Task material:
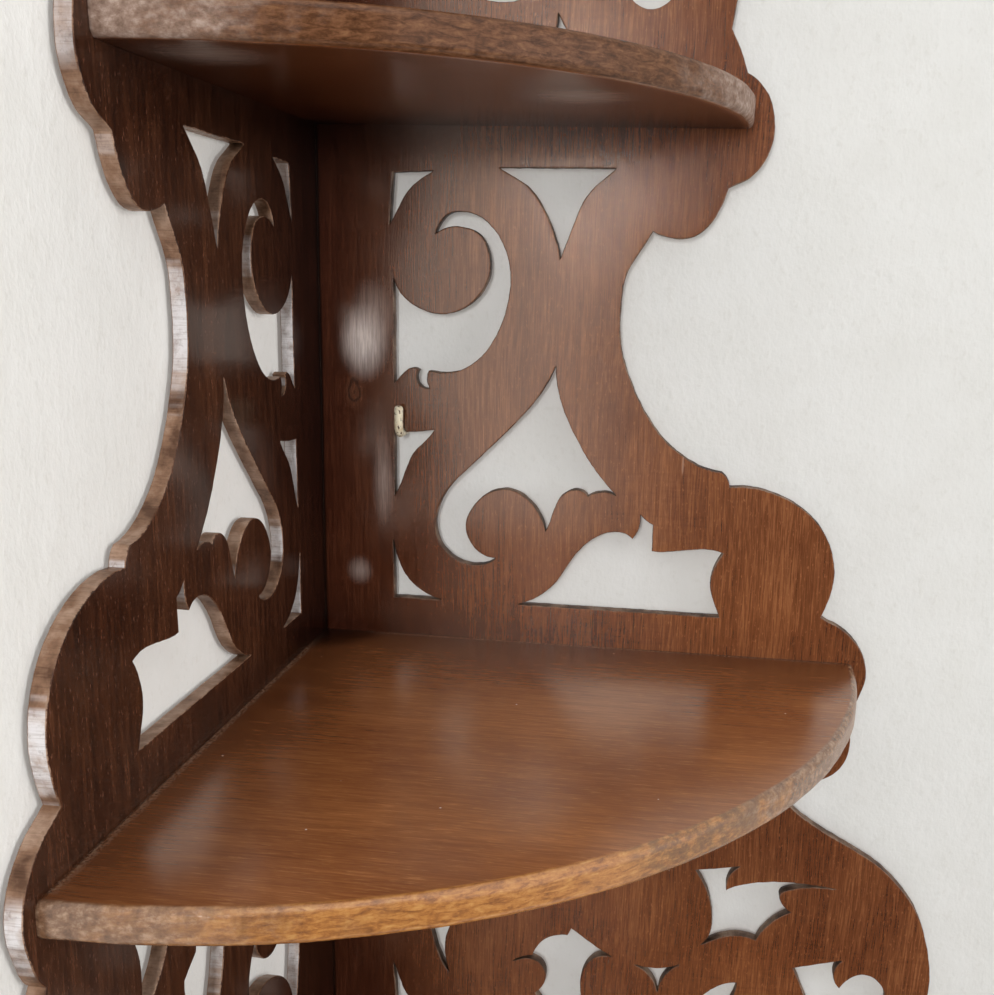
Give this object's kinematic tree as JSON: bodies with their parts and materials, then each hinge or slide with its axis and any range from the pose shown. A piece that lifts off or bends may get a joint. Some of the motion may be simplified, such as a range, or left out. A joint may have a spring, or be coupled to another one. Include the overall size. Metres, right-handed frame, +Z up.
{
  "type": "corner etagere",
  "caption": "Wall-hung corner etagere with fret-sawn back panels, quarter-round shelves that grow towards the foot, a crest, a pendant and a bent wall hook.",
  "frame": {"origin": "the line where the two wall planes meet, level with the lowest point of the pendant", "axes": "+Z up along the corner; +X outwards along the right wall, which is the plane y = 0; -Y outwards along the left wall, which is the plane x = 0"},
  "size_m": [0.3645, 0.3895, 1.1591],
  "materials": {
    "panel_wood": "dark red-brown stain under worn satin varnish",
    "shelf_wood": "red-brown stain under worn satin varnish, edges rubbed lighter",
    "screw_steel": "dulled steel with some rust",
    "hook_paint": "chipped cream paint over rusty steel"
  },
  "bodies": {
    "etagere": {"left_panel": "panel_wood", "right_panel": "panel_wood", "top_shelf": "shelf_wood", "upper_shelf": "shelf_wood", "middle_shelf": "shelf_wood", "lower_shelf": "shelf_wood", "top_screws_left": "screw_steel", "top_screws_right": "screw_steel", "upper_screws_left": "screw_steel", "upper_screws_right": "screw_steel", "middle_screws_left": "screw_steel", "middle_screws_right": "screw_steel", "lower_screws_left": "screw_steel", "lower_screws_right": "screw_steel", "corner_brads": "screw_steel"},
    "hook": {"wall_hook": "hook_paint"}
  },
  "joints": [
    {"name": "hook_turn", "type": "hinge", "parent": "etagere", "child": "hook", "pos_m": [0.04905, 0, 0.6115], "axis": [0, 1, 0], "range_deg": [0, 180]}
  ]
}
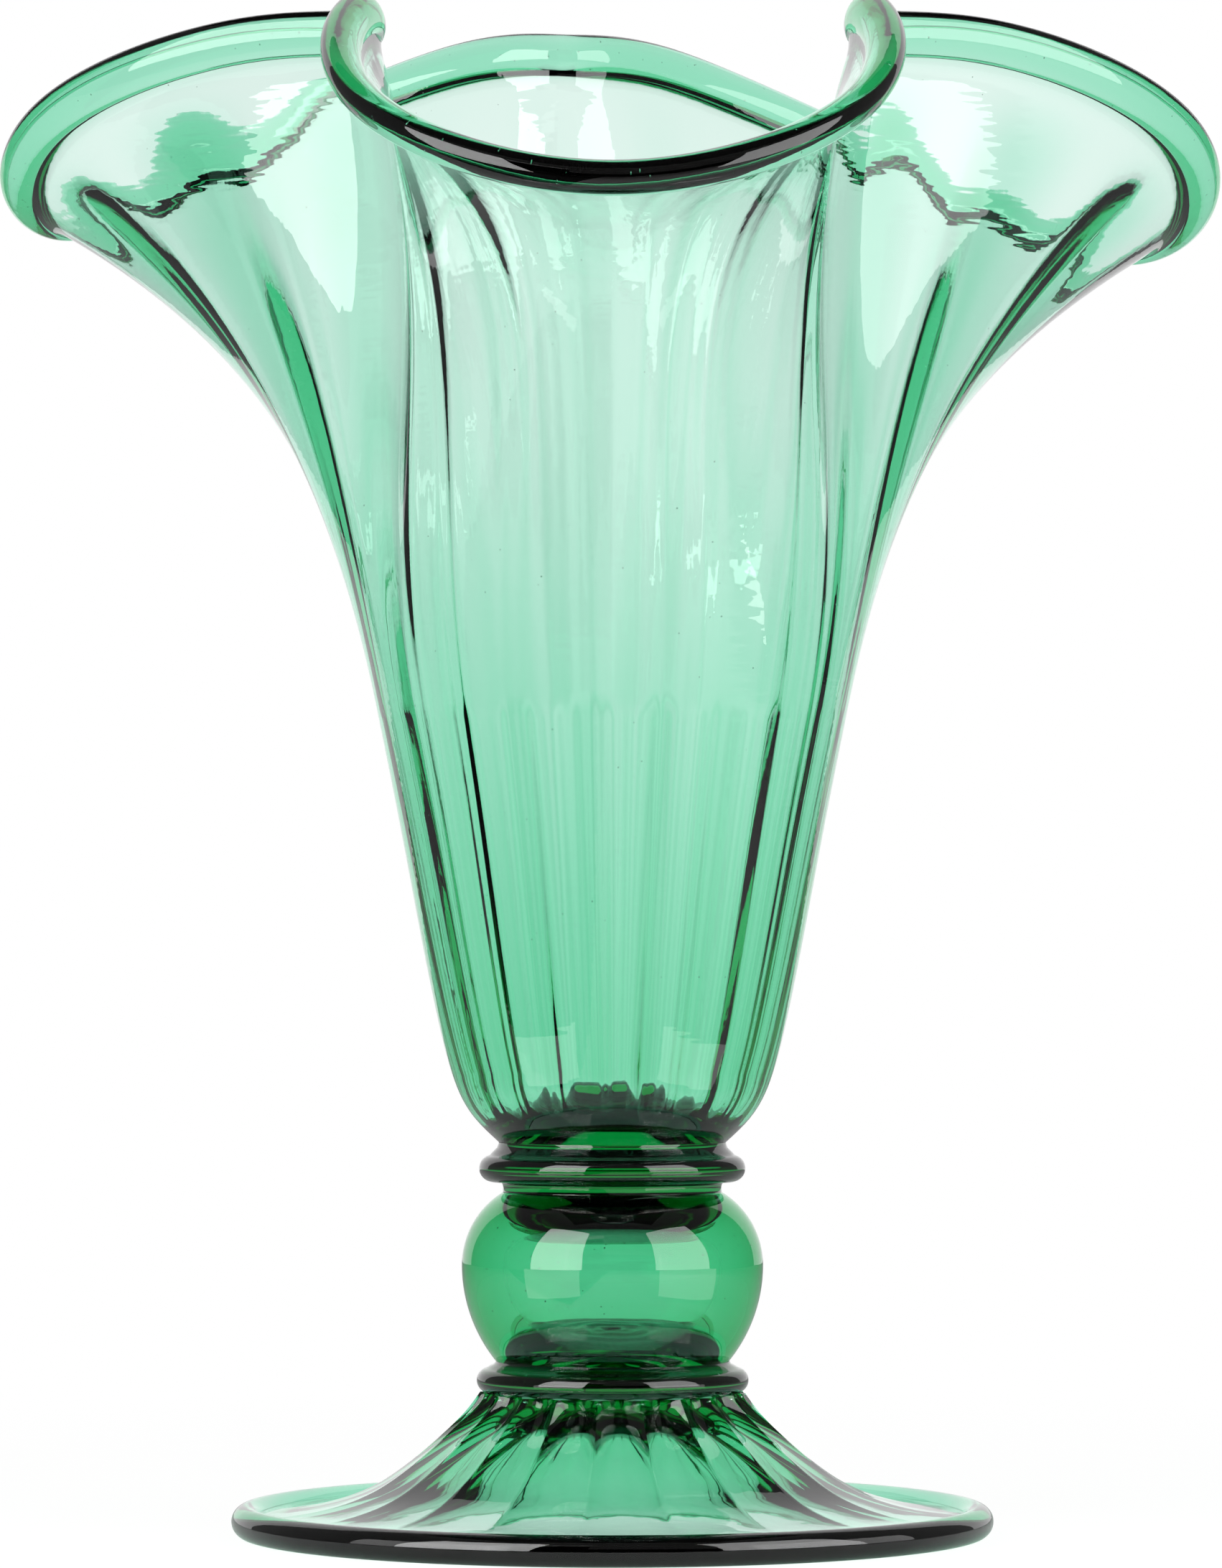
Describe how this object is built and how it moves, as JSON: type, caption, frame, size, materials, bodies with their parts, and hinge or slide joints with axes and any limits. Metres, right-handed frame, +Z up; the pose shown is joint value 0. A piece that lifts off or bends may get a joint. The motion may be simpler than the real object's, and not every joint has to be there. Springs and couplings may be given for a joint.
{
  "type": "glass fan vase",
  "caption": "Hand-blown glass vase: a flaring bowl with a three-lobed folded rim and thick lip, on a ball stem between two discs, over a fluted spreading foot.",
  "frame": {"origin": "centre of the foot on the plane it stands on, on the stem's axis", "axes": "+Z up the stem; -Y towards the front lobe, which faces the picture; +X to the right"},
  "size_m": [0.244, 0.2282, 0.3005],
  "materials": {
    "bowl_glass": "gloss",
    "lip_glass": "gloss",
    "stem_glass": "gloss",
    "ball_glass": "gloss",
    "foot_glass": "gloss"
  },
  "bodies": {
    "root": {"foot": "foot_glass", "foot_wrap": "stem_glass", "lower_disc": "stem_glass", "ball_knop": "ball_glass", "upper_disc": "stem_glass", "bowl": "bowl_glass", "lip_wrap": "lip_glass"}
  },
  "joints": []
}
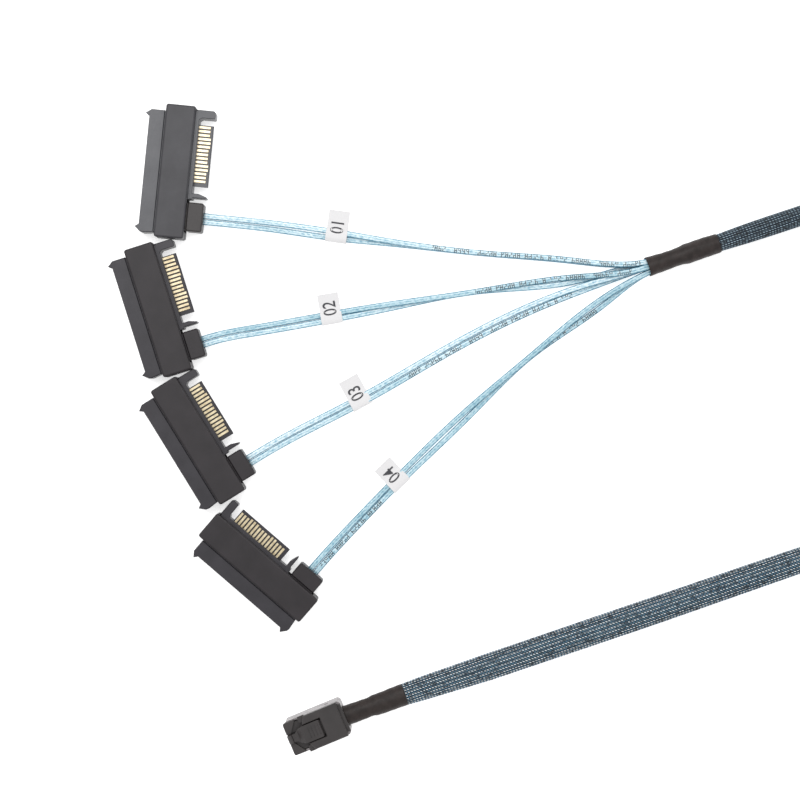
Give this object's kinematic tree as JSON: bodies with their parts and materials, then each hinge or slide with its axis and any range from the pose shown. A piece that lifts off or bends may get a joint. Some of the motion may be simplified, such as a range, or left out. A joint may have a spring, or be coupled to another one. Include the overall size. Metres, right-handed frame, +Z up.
{
  "type": "mini sas breakout cable",
  "caption": "Breakout cable lying flat: a square host plug with a press latch, a braided trunk with its spare length coiled, and flat ribbon leads to long drive connectors.",
  "frame": {"origin": "on the table, under the middle of the outline of the rigid pieces: the drive connectors and the host plug", "axes": "+Z up from the table, +Y towards the first drive connector, +X towards the breakout and the coil"},
  "size_m": [0.3564, 0.2131, 0.0128],
  "materials": {
    "cover": "fine matte moulding",
    "moulding": "matte moulding, a little lighter than the covers",
    "contact": "pale gold plate",
    "ribbon": "translucent light blue film over bright cores",
    "paper": "white paper",
    "shrink": "matte heat-shrink",
    "braid": "open braid of black monofilament over blue ribbons",
    "shell": "satin metal",
    "board": "green laminate",
    "spring": "bright spring steel",
    "strap": "black hook-and-loop strap"
  },
  "bodies": {
    "cable": {"p1_receptacle_housing": "moulding", "p1_cover_top": "cover", "p1_cover_bottom": "cover", "p1_power_contacts": "contact", "p1_drive_contacts": "contact", "p1_strain_relief": "cover", "p1_ribbon_a": "ribbon", "p1_ribbon_b": "ribbon", "p1_label": "paper", "p2_receptacle_housing": "moulding", "p2_cover_top": "cover", "p2_cover_bottom": "cover", "p2_power_contacts": "contact", "p2_drive_contacts": "contact", "p2_strain_relief": "cover", "p2_ribbon_a": "ribbon", "p2_ribbon_b": "ribbon", "p2_label": "paper", "p3_receptacle_housing": "moulding", "p3_cover_top": "cover", "p3_cover_bottom": "cover", "p3_power_contacts": "contact", "p3_drive_contacts": "contact", "p3_strain_relief": "cover", "p3_ribbon_a": "ribbon", "p3_ribbon_b": "ribbon", "p3_label": "paper", "p4_receptacle_housing": "moulding", "p4_cover_top": "cover", "p4_cover_bottom": "cover", "p4_power_contacts": "contact", "p4_drive_contacts": "contact", "p4_strain_relief": "cover", "p4_ribbon_a": "ribbon", "p4_ribbon_b": "ribbon", "p4_label": "paper", "breakout_heat_shrink": "shrink", "plug_heat_shrink": "shrink", "trunk_breakout_side": "braid", "trunk_plug_side": "braid", "trunk_coil": "braid", "coil_tie": "strap", "plug_shell": "shell", "plug_cover": "cover", "plug_mating_shroud": "cover", "plug_paddle_card_lower": "board", "plug_paddle_card_upper": "board", "plug_inner_mould": "moulding", "latch_pin": "shell", "latch_spring": "spring"},
    "latch": {"latch_lever": "cover"}
  },
  "joints": [
    {"name": "latch_press", "type": "hinge", "parent": "cable", "child": "latch", "pos_m": [0.03227, -0.0965, 0.00865], "axis": [0.3827, -0.9239, 0], "range_deg": [0, 4], "stiffness_Nm_per_rad": 0.3}
  ]
}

Directions for this task: The whole listing above needs to be written out again exactly.

Exercise solution:
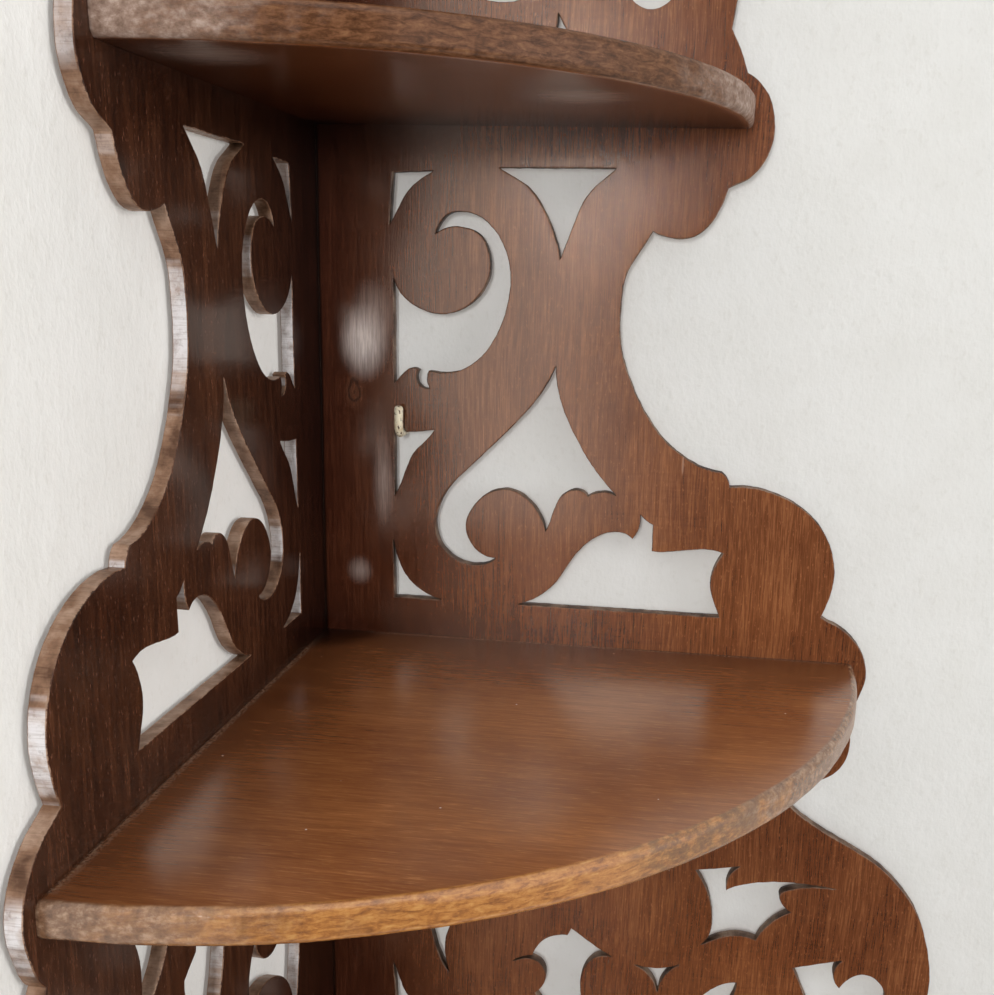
Give this object's kinematic tree as JSON: bodies with their parts and materials, then each hinge or slide with its axis and any range from the pose shown. A piece that lifts off or bends may get a joint. Some of the motion may be simplified, such as a range, or left out. A joint may have a spring, or be coupled to another one. Include the overall size. Metres, right-handed frame, +Z up.
{
  "type": "corner etagere",
  "caption": "Wall-hung corner etagere with fret-sawn back panels, quarter-round shelves that grow towards the foot, a crest, a pendant and a bent wall hook.",
  "frame": {"origin": "the line where the two wall planes meet, level with the lowest point of the pendant", "axes": "+Z up along the corner; +X outwards along the right wall, which is the plane y = 0; -Y outwards along the left wall, which is the plane x = 0"},
  "size_m": [0.3645, 0.3895, 1.1591],
  "materials": {
    "panel_wood": "dark red-brown stain under worn satin varnish",
    "shelf_wood": "red-brown stain under worn satin varnish, edges rubbed lighter",
    "screw_steel": "dulled steel with some rust",
    "hook_paint": "chipped cream paint over rusty steel"
  },
  "bodies": {
    "etagere": {"left_panel": "panel_wood", "right_panel": "panel_wood", "top_shelf": "shelf_wood", "upper_shelf": "shelf_wood", "middle_shelf": "shelf_wood", "lower_shelf": "shelf_wood", "top_screws_left": "screw_steel", "top_screws_right": "screw_steel", "upper_screws_left": "screw_steel", "upper_screws_right": "screw_steel", "middle_screws_left": "screw_steel", "middle_screws_right": "screw_steel", "lower_screws_left": "screw_steel", "lower_screws_right": "screw_steel", "corner_brads": "screw_steel"},
    "hook": {"wall_hook": "hook_paint"}
  },
  "joints": [
    {"name": "hook_turn", "type": "hinge", "parent": "etagere", "child": "hook", "pos_m": [0.04905, 0, 0.6115], "axis": [0, 1, 0], "range_deg": [0, 180]}
  ]
}
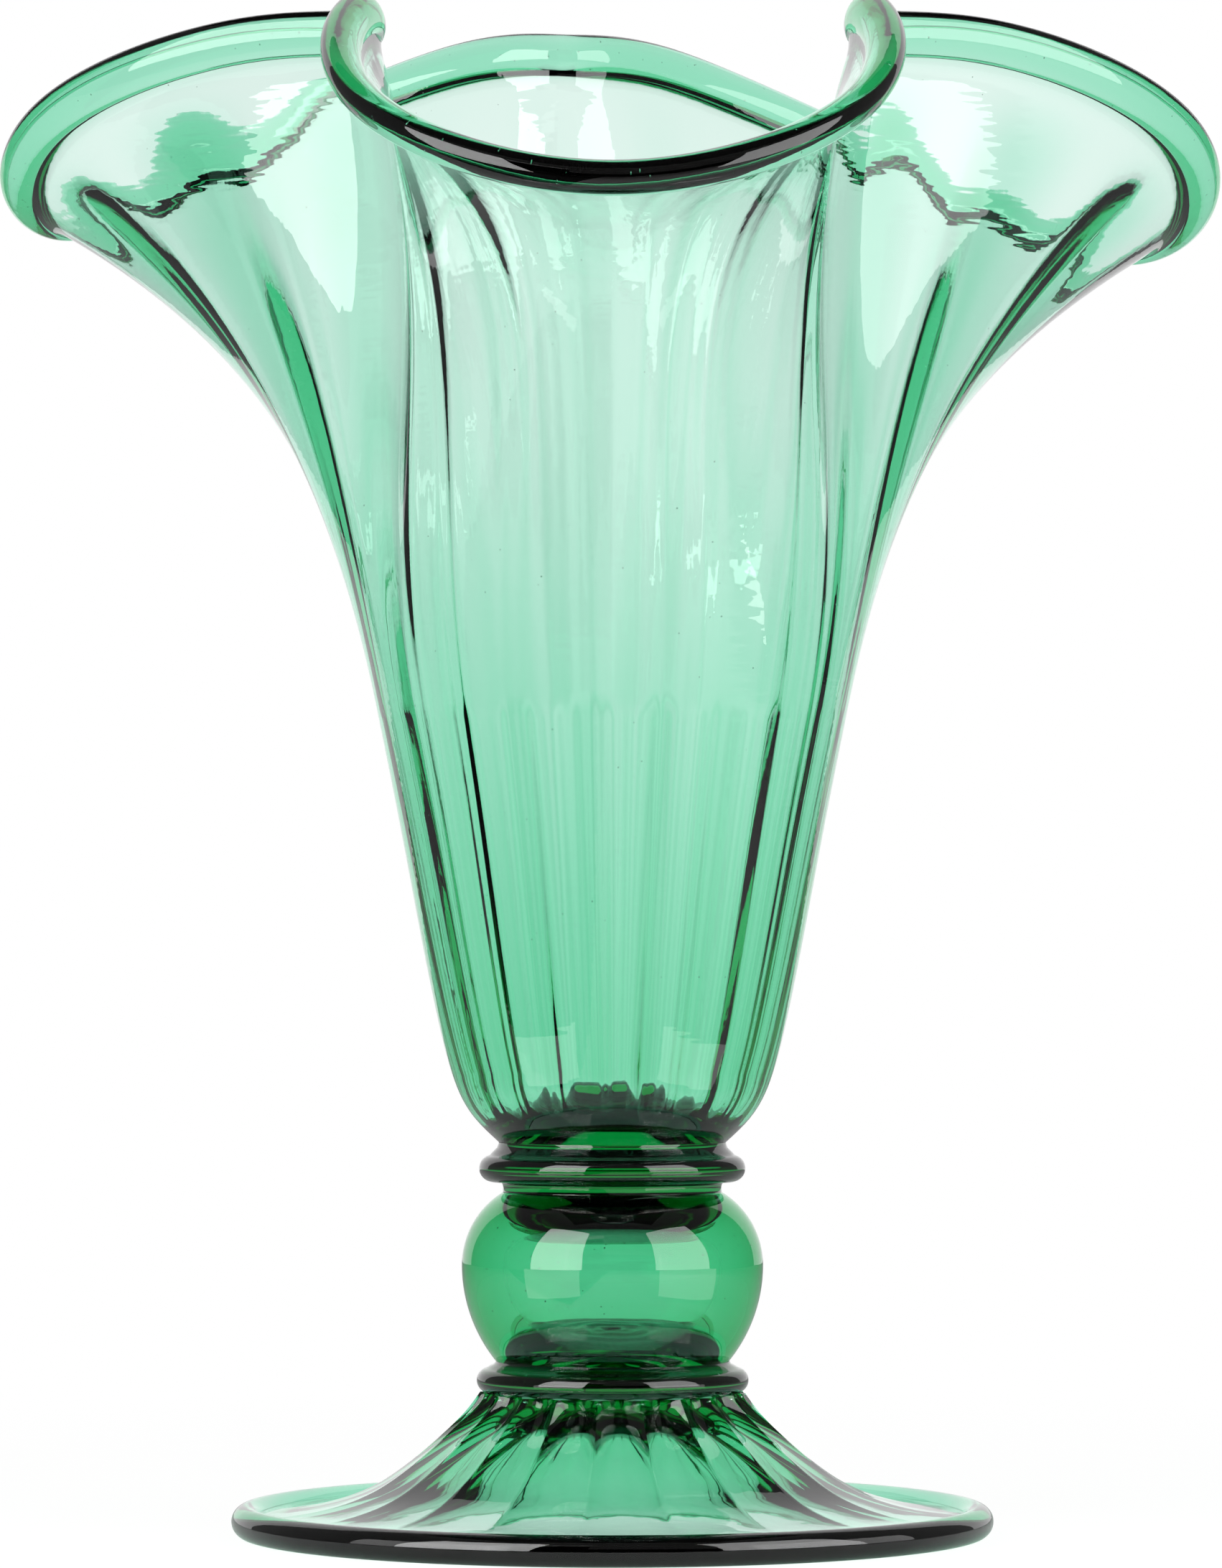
Describe how this object is built and how it moves, as JSON: type, caption, frame, size, materials, bodies with their parts, and hinge or slide joints with axes and any limits. Metres, right-handed frame, +Z up; the pose shown is joint value 0. A piece that lifts off or bends may get a joint. The motion may be simpler than the real object's, and not every joint has to be there. Springs and couplings may be given for a joint.
{
  "type": "glass fan vase",
  "caption": "Hand-blown glass vase: a flaring bowl with a three-lobed folded rim and thick lip, on a ball stem between two discs, over a fluted spreading foot.",
  "frame": {"origin": "centre of the foot on the plane it stands on, on the stem's axis", "axes": "+Z up the stem; -Y towards the front lobe, which faces the picture; +X to the right"},
  "size_m": [0.244, 0.2282, 0.3005],
  "materials": {
    "bowl_glass": "gloss",
    "lip_glass": "gloss",
    "stem_glass": "gloss",
    "ball_glass": "gloss",
    "foot_glass": "gloss"
  },
  "bodies": {
    "root": {"foot": "foot_glass", "foot_wrap": "stem_glass", "lower_disc": "stem_glass", "ball_knop": "ball_glass", "upper_disc": "stem_glass", "bowl": "bowl_glass", "lip_wrap": "lip_glass"}
  },
  "joints": []
}
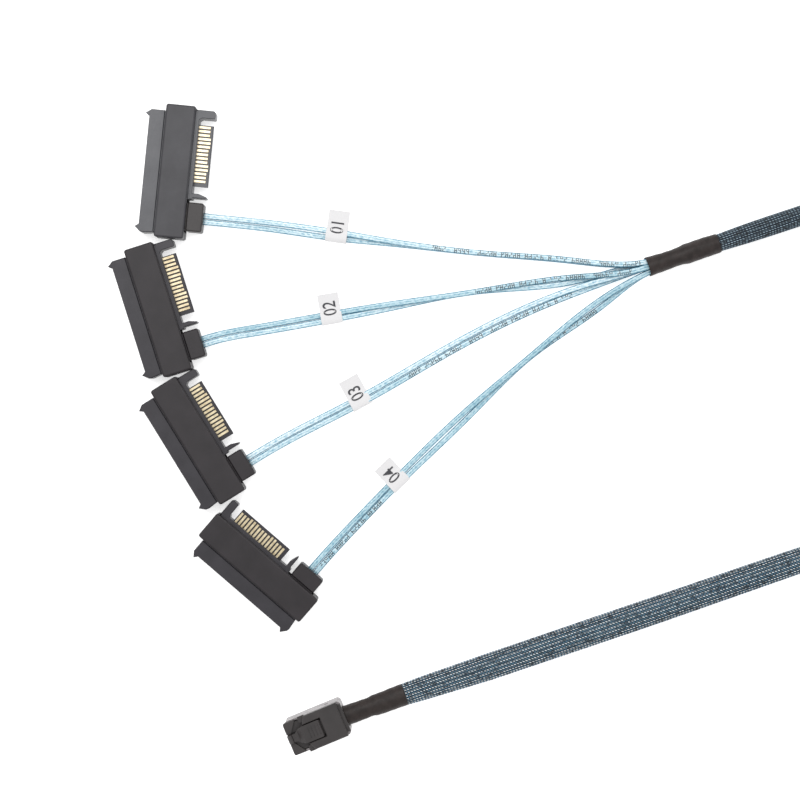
Give this object's kinematic tree as JSON: bodies with their parts and materials, then each hinge or slide with its axis and any range from the pose shown. A piece that lifts off or bends may get a joint. Some of the motion may be simplified, such as a range, or left out. A joint may have a spring, or be coupled to another one. Include the overall size. Metres, right-handed frame, +Z up.
{
  "type": "mini sas breakout cable",
  "caption": "Breakout cable lying flat: a square host plug with a press latch, a braided trunk with its spare length coiled, and flat ribbon leads to long drive connectors.",
  "frame": {"origin": "on the table, under the middle of the outline of the rigid pieces: the drive connectors and the host plug", "axes": "+Z up from the table, +Y towards the first drive connector, +X towards the breakout and the coil"},
  "size_m": [0.3564, 0.2131, 0.0128],
  "materials": {
    "cover": "fine matte moulding",
    "moulding": "matte moulding, a little lighter than the covers",
    "contact": "pale gold plate",
    "ribbon": "translucent light blue film over bright cores",
    "paper": "white paper",
    "shrink": "matte heat-shrink",
    "braid": "open braid of black monofilament over blue ribbons",
    "shell": "satin metal",
    "board": "green laminate",
    "spring": "bright spring steel",
    "strap": "black hook-and-loop strap"
  },
  "bodies": {
    "cable": {"p1_receptacle_housing": "moulding", "p1_cover_top": "cover", "p1_cover_bottom": "cover", "p1_power_contacts": "contact", "p1_drive_contacts": "contact", "p1_strain_relief": "cover", "p1_ribbon_a": "ribbon", "p1_ribbon_b": "ribbon", "p1_label": "paper", "p2_receptacle_housing": "moulding", "p2_cover_top": "cover", "p2_cover_bottom": "cover", "p2_power_contacts": "contact", "p2_drive_contacts": "contact", "p2_strain_relief": "cover", "p2_ribbon_a": "ribbon", "p2_ribbon_b": "ribbon", "p2_label": "paper", "p3_receptacle_housing": "moulding", "p3_cover_top": "cover", "p3_cover_bottom": "cover", "p3_power_contacts": "contact", "p3_drive_contacts": "contact", "p3_strain_relief": "cover", "p3_ribbon_a": "ribbon", "p3_ribbon_b": "ribbon", "p3_label": "paper", "p4_receptacle_housing": "moulding", "p4_cover_top": "cover", "p4_cover_bottom": "cover", "p4_power_contacts": "contact", "p4_drive_contacts": "contact", "p4_strain_relief": "cover", "p4_ribbon_a": "ribbon", "p4_ribbon_b": "ribbon", "p4_label": "paper", "breakout_heat_shrink": "shrink", "plug_heat_shrink": "shrink", "trunk_breakout_side": "braid", "trunk_plug_side": "braid", "trunk_coil": "braid", "coil_tie": "strap", "plug_shell": "shell", "plug_cover": "cover", "plug_mating_shroud": "cover", "plug_paddle_card_lower": "board", "plug_paddle_card_upper": "board", "plug_inner_mould": "moulding", "latch_pin": "shell", "latch_spring": "spring"},
    "latch": {"latch_lever": "cover"}
  },
  "joints": [
    {"name": "latch_press", "type": "hinge", "parent": "cable", "child": "latch", "pos_m": [0.03227, -0.0965, 0.00865], "axis": [0.3827, -0.9239, 0], "range_deg": [0, 4], "stiffness_Nm_per_rad": 0.3}
  ]
}